Later attacks on Jews

Later in 1096, Godfrey of Bouillon also collected tribute from the Jews in Mainz and Cologne, but there was no slaughter in this case. After the success of the First Crusade in the Holy Land, the Jews in Jerusalem were either slaughtered along with the Muslims, or they were expelled and forbidden from living in the city.

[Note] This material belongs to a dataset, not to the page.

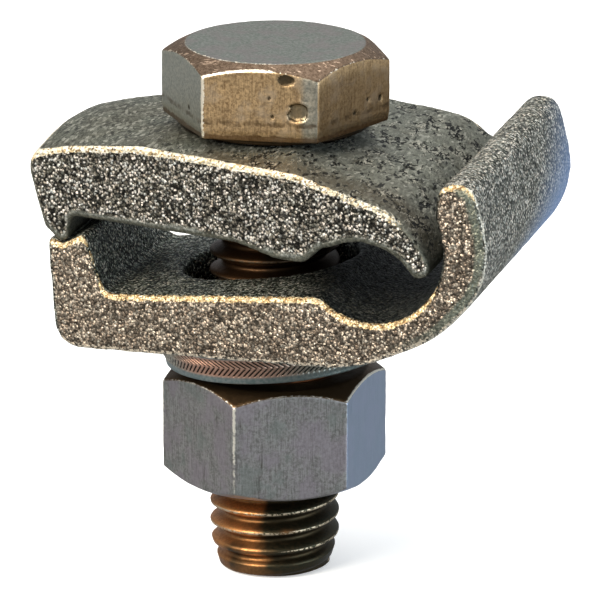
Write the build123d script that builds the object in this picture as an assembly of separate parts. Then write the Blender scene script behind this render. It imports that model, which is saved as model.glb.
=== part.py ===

The First Crusade ignited a long tradition of organized violence against Jews in European culture. Jewish money was also used in France for financing the Second Crusade; the Jews were also attacked in many instances, but not on the scale of the attacks of 1096. In England, the Third Crusade was the pretext for the expulsion of the Jews and the confiscation of their money. The two Shepherds' Crusades in 1251 and 1320 also saw attacks on Jews in France; the second in 1320 also attacked and killed Jews in Aragon.

Jewish reactions

News of the attacks spread quickly and reached the Jewish communities in and around Jerusalem long before the crusaders themselves arrived. However, Jews were not systematically killed in Jerusalem, despite being caught up in the general indiscriminate violence caused by the crusaders once they reached the city.

The Hebrew chronicles portray the Rhineland Jews as martyrs who willingly sacrificed themselves in order to honour God and to preserve their own honour. Faced with conversion or death, they usually chose death. On numerous occasions, a prominent Jew is willing to convert, only to speak out against Christ and Christianity when a crowd has gathered for the baptism, mocking Jesus as a product of "lust" and "menstruation"; a swift death follows. Count Emicho is also cursed whenever he is mentioned ("may his bones be ground into dust"), and the Pope is compared to Satan.

In the years following the crusade, the Jewish communities were faced with troubling questions about murder and suicide, which were normally sins just as they were for Christians. The Rhineland Jews looked to historical precedents to justify their actions: the honourable suicide of Saul, the Maccabees revolt against Antiochus IV Epiphanes, the suicide pact at Masada, and the Bar Kochba revolt were seen as justifiable deaths in the face of a stronger enemy.